Reservoirs are essential infrastructure for flood control, irrigation, water supply, and hydropower generation. However, sediment trapped behind dams gradually reduces usable storage capacity, weakening reservoir functionality and threatening long-term water security. Reduced downstream sediment transport may also alter river morphology and intensify risks such as delta subsidence, coastal erosion, and ecosystem degradation.

Using field-based sedimentation observations from more than 6,000 reservoirs and a physics-guided machine learning framework, the team found that nearly one in five reservoirs already faces rapid storage loss.

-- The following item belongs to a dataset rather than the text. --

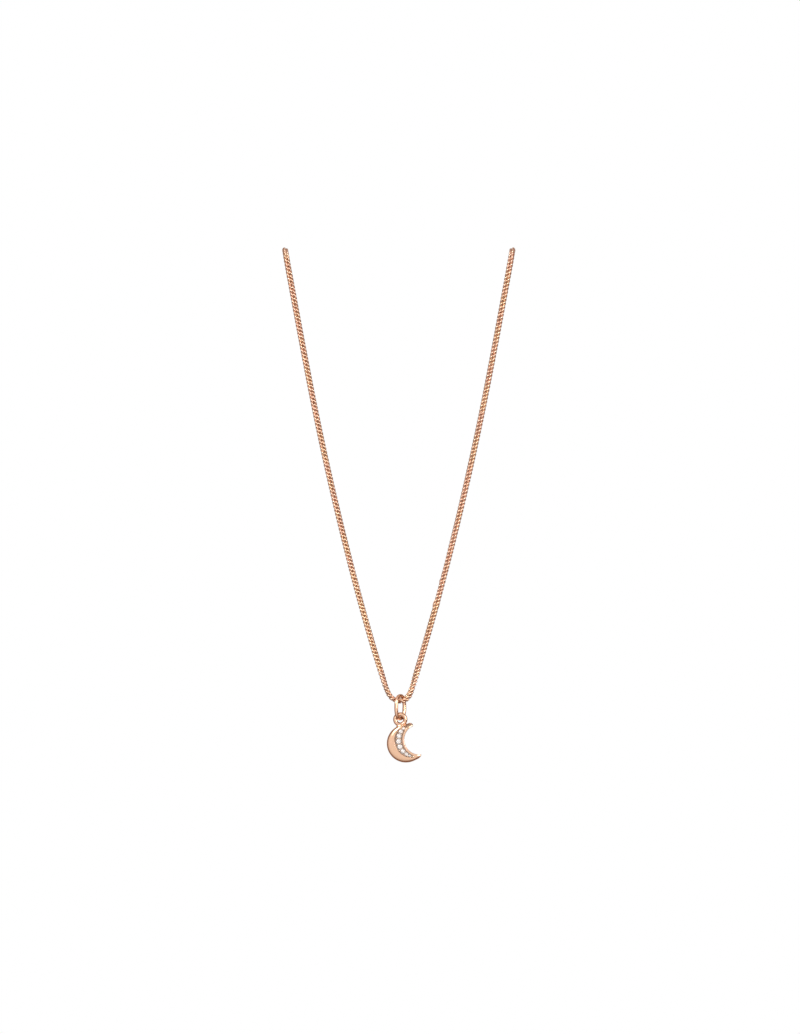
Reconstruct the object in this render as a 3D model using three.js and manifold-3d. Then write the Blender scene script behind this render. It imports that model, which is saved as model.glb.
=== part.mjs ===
// Pendant necklace: a fine curb chain closed by a bolt ring clasp, carrying an oval bail ring and a
// crescent charm set with eight round stones. It hangs folded in half over a thin bar that is not
// part of it, so the front half shows as a V and the back half hangs close behind.
//
// Millimetres, +Z up, front towards -Y. The origin is the middle of the bar's axis.

import * as THREE from 'three';
import { mergeVertices } from 'three/addons/utils/BufferGeometryUtils.js';
import Module from 'manifold-3d';

const wasm = await Module();
wasm.setup();

// ---------------------------------------------------------------- driving dimensions

const CLEARANCE = 0.04; // between pieces that bear on each other

// Chain: its outer diameter, and how it hangs over the bar.
const CHAIN_R = 0.62;
const CHAIN_SIDES = 8;
const CHAIN_STEPS_PER_POINT = 2;
const BEND_R = 2.6; // centreline radius over the bar, so the halves hang 2 * BEND_R apart
// One strand from the bar's level down to the V's bottom: [half width, height].
const STRAND = [
  [23.86, 0],
  [17.81, -32],
  [13.41, -52],
  [8.36, -72],
  [4.32, -86],
  [2.25, -92.25],
  [1.38, -93.3],
];
const BOTTOM_Z = -93.75;
// The strand keeps leaning outwards on its way over the bar, by this much for each mm of height.
const TOP_LEAN = 0.17;
const BAR_ANGLES = [45, 90, 135];
// The charm's weight draws the front V's bottom to the bail ring, less and less with height.
const DRAW_HEIGHT = 4;

// Bail ring: an oval of round wire.
const BAIL_X = 0.32;
const BAIL_WIRE_R = 0.4;
const BAIL_HALF_WIDTH = 1.64;
const BAIL_HALF_HEIGHT = 2.42;
const BAIL_SQUARENESS = 2.4; // exponent of its superellipse; 2 is a plain ellipse
const BAIL_TURN_DEG = 58; // its plane, turned about the vertical from facing front
const BAIL_CHAIN_GAP = 0.09; // room for its oblique wire to swing on the chain's bend

// Charm loop: a round loop soldered on the crescent's upper left.
const LOOP_WIRE_R = 0.45;
const LOOP_R = 1.08;

// Crescent: a disc less an off-centre round opening. Centres are [x, z] from the loop's centre.
const CRESCENT_CENTRE = [1.2, -5.12];
const CRESCENT_R = 4.07;
const OPENING_CENTRE = [4.06, -4.27];
const OPENING_R = 3.2;
const CRESCENT_THICK = 1.5;
const CRESCENT_FRONT = 0.84; // its front face from the loop's plane, so that the charm hangs plumb
const CRESCENT_EDGE_R = 0.45; // rounding of the back edge; the front's dome is broader
const CRESCENT_DOME = 1.5;
const SOLDER_GAP = 0.03;

// Pave channel along the opening: a sunken floor between a plain outer band and a thin inner rim.
const CHANNEL_CENTRE = [2.31, -4.48];
const CHANNEL_R = 3.56;
const CHANNEL_DEPTH = 0.3;
const CHANNEL_RIM = 0.4;
const CHANNEL_END_CENTRE = [0.03, -5.13];
const CHANNEL_END_R = 3.72;

// Stones: diameters from the upper horn to the lower tip, laid along an arc in the channel.
const STONES = [0.72, 0.92, 1.07, 1.14, 1.12, 1.0, 0.84, 0.66];
const STONE_ARC_CENTRE = [3.13, -4.38];
const STONE_ARC_R = 3.52;
const STONE_ARC_START_DEG = 134; // of the first stone's centre, anticlockwise from +X
const STONE_SPACING = 0.07;
const STONE_CROWN = 0.16; // shares of a stone's diameter
const STONE_PAVILION = 0.43;
const STONE_GIRDLE = 0.04;
const STONE_TABLE = 0.56;
const STONE_SIDES = 12;
const SEAT_GAP = 0.03;
const SEAT_HOLE = 0.22; // radius of the open hole behind a stone, as a share of its diameter

// Clasp: a bolt ring in line with the back right strand, edge on to the front.
const CLASP_CENTRE = [8.62, -71];
const CLASP_LEAN_DEG = 15.2; // the strand's own lean there
const CLASP_R = 1.85;
const CLASP_TUBE_R = 0.38;
const CLASP_BORE_R = 0.25;
const GATE_DEG = [20, 75]; // opening, clockwise from the top towards the back
const SOCKET_DEG = 9; // how far the bolt's tip enters the far side
const BORE_END_DEG = 256;
const BOLT_R = 0.2;
const BOLT_END_DEG = 100;
const KNOB_DEG = 89;
const KNOB_NECK_R = 0.11;
const KNOB_R = 0.24;
const KNOB_HEIGHT = 0.28;
const SLOT_R = 0.16;
const SLOT_SINK = 0.08; // its centre below the tube's outside
const SLOT_DEG = [80, 158];
const SPRING_DEG = [103, 252];
const SPRING_R = 0.16;
const SPRING_WIRE_R = 0.045;
const SPRING_TURNS = 13;

// Rings that join the clasp to the chain's two ends.
const TAIL_R = 0.5;
const TAIL_WIRE_R = 0.17;
const TAIL_SINK = 0.1; // how far the tail loop's foot goes into the clasp's tube
const JUMP_R = 0.7;
const JUMP_WIRE_R = 0.16;
const LINK_WIRE_R = 0.18;
const UPPER_LINK_R = 0.44;
const LOWER_LINK_R = 0.55;
const CATCH_HALF_WIDTH = 0.58;
const CATCH_HALF_HEIGHT = 0.95;
const CATCH_WIRE_R = 0.14;
const CATCH_SQUARENESS = 3;

// ---------------------------------------------------------------- materials

const roseGold = new THREE.MeshStandardMaterial({ color: 0xd8a083, metalness: 1, roughness: 0.22 });
const chainGold = new THREE.MeshStandardMaterial({ color: 0xc98f70, metalness: 1, roughness: 0.35 });
const stoneClear = new THREE.MeshStandardMaterial({ color: 0xeef1f6, metalness: 0, roughness: 0.05 });
const springSteel = new THREE.MeshStandardMaterial({ color: 0xb9bcc0, metalness: 1, roughness: 0.3 });

// ---------------------------------------------------------------- solids and curves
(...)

Small reservoirs are particularly vulnerable, especially in dryland regions such as the southwestern United States, the Middle East, and western Australia.

The study also identified 16 global sedimentation hotspots, many of which overlap with major irrigated agricultural regions and water-scarce drylands.

The researchers found that around one-quarter of global irrigated land, affecting more than two billion people, is exposed to elevated sedimentation risk, raising concerns for long-term water and food security. Without effective intervention, the study estimates that more than half of global reservoirs could experience functional degradation by 2060.

“Reservoir sedimentation deserves greater attention as a growing challenge to long-term water, food, and energy security,” Prof Song said. “More sustainable reservoir management will be essential for supporting human well-being and advancing global sustainable development.”